1:30 p.m. Seven voted guilty immediately
Jurors took a vote right away and it was seven guilty, four not guilty and one unsure.
By the second day, the vote was 11-1 in favor of guilty.
Eduardo Saldana, the foreman, said he was siding with the defense on the first day, and that’s when the jury asked for the testimony of the Rev. Neil Schori and divorce attorney Harry Smith.
1:25 p.m. Hearsay was critical
Jury foreman Eduardo Saldana, 22:
"When the deliberations began, we first talked about what the doctors had to say and we pretty much all agreed that it was a homicde.
"After that it was just getting certain things right."
The hearsay testimony from witnesses who spoke to Stacy Peterson was critical, he said.
"That was the biggest part about this," Saldana said.
"(The Rev.) Neil Schori kind of opend things up, but it was the lawyer’s testimony that got us the most. Harry Smith"
He said they possibly would have acquitted Drew Peterson without the hearsay testimony.
1:20 p.m. Four jurors meet with media
Four jurors are at the press conference, including the foreman. A fifth juror declined at the last minute, Will County sheriff’s spokesman Ken Kaupas said.
Sheriff Paul Kaupas read brief statement from the state’s attorney’s office, thanking the jurors for their service.
Jurors in the Drew Peterson murder trial were scheduled to hold a news conference after 1 p.m. to discuss their guilty verdict in the case, officials said.
Will County Sheriff's Department spokeswoman Kathy Hoffmeyer said it was unclear whether all 12 jurors would attend but said it was slated to be held at the Will County administration building at 302 N. Chicago St. in Joliet.
As of 1 p.m., jurors had not yet arrived, but Will County officials have set up a podium in front of six chairs in the foyer outside the Will County Board Room.
Will County Sheriff Paul J. Kaupas said several jurors were running late, and the scheduled start time of 1 p.m. might be delayed.

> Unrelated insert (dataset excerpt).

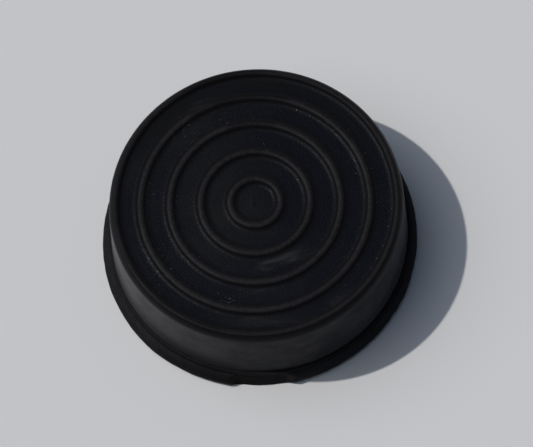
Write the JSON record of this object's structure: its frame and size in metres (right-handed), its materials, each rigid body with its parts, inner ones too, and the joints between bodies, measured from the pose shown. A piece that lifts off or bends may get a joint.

Peterson was found guilty of drowning his third wife, Kathleen Savio, Thursday. On the second day of deliberations, the jury was won over by a case that was largely circumstantial and, one juror said, hinged on the hearsay testimony that originated from Peterson's missing fourth wife, Stacy.
The jury of seven men and five women deliberated about 14 hours before delivering the verdict.
Patricia Timke, an alternate juror at the trial, told Associated Press Friday that presiding judge Edward Burmila gave jurors permission for their unusual practice of coordinating clothes during testimony.
The day that got the most attention was when the 12 jurors and four alternates all wore Chicago Bears, White Sox and other sports jerseys.
Timke says jurors specifically asked Burmila beforehand if it was OK to do that because they didn't want to show disrespect. She says Burmila told them he was fine with the plan.
Timke says coordinating clothing colors helped jurors pass the time.
Will County's top prosecutor, James Glasgow, called Peterson, a former Bolingbrook police officer, a "coward and a bully" and vowed to "aggressively review" Stacy's case with an eye toward possibly bringing charges. The fifth anniversary of her disappearance is next month.
Peterson, 58, who showed little reaction as the verdict was read but stared intently at jurors as they were polled afterward, said "Good job" to his attorneys before he was shackled and led away by sheriff's deputies.
He will remain at the Will County Jail until after his sentencing, which is scheduled for Nov. 26. Peterson will then be transferred to Stateville prison outside Joliet, said Sheriff Paul Kaupas.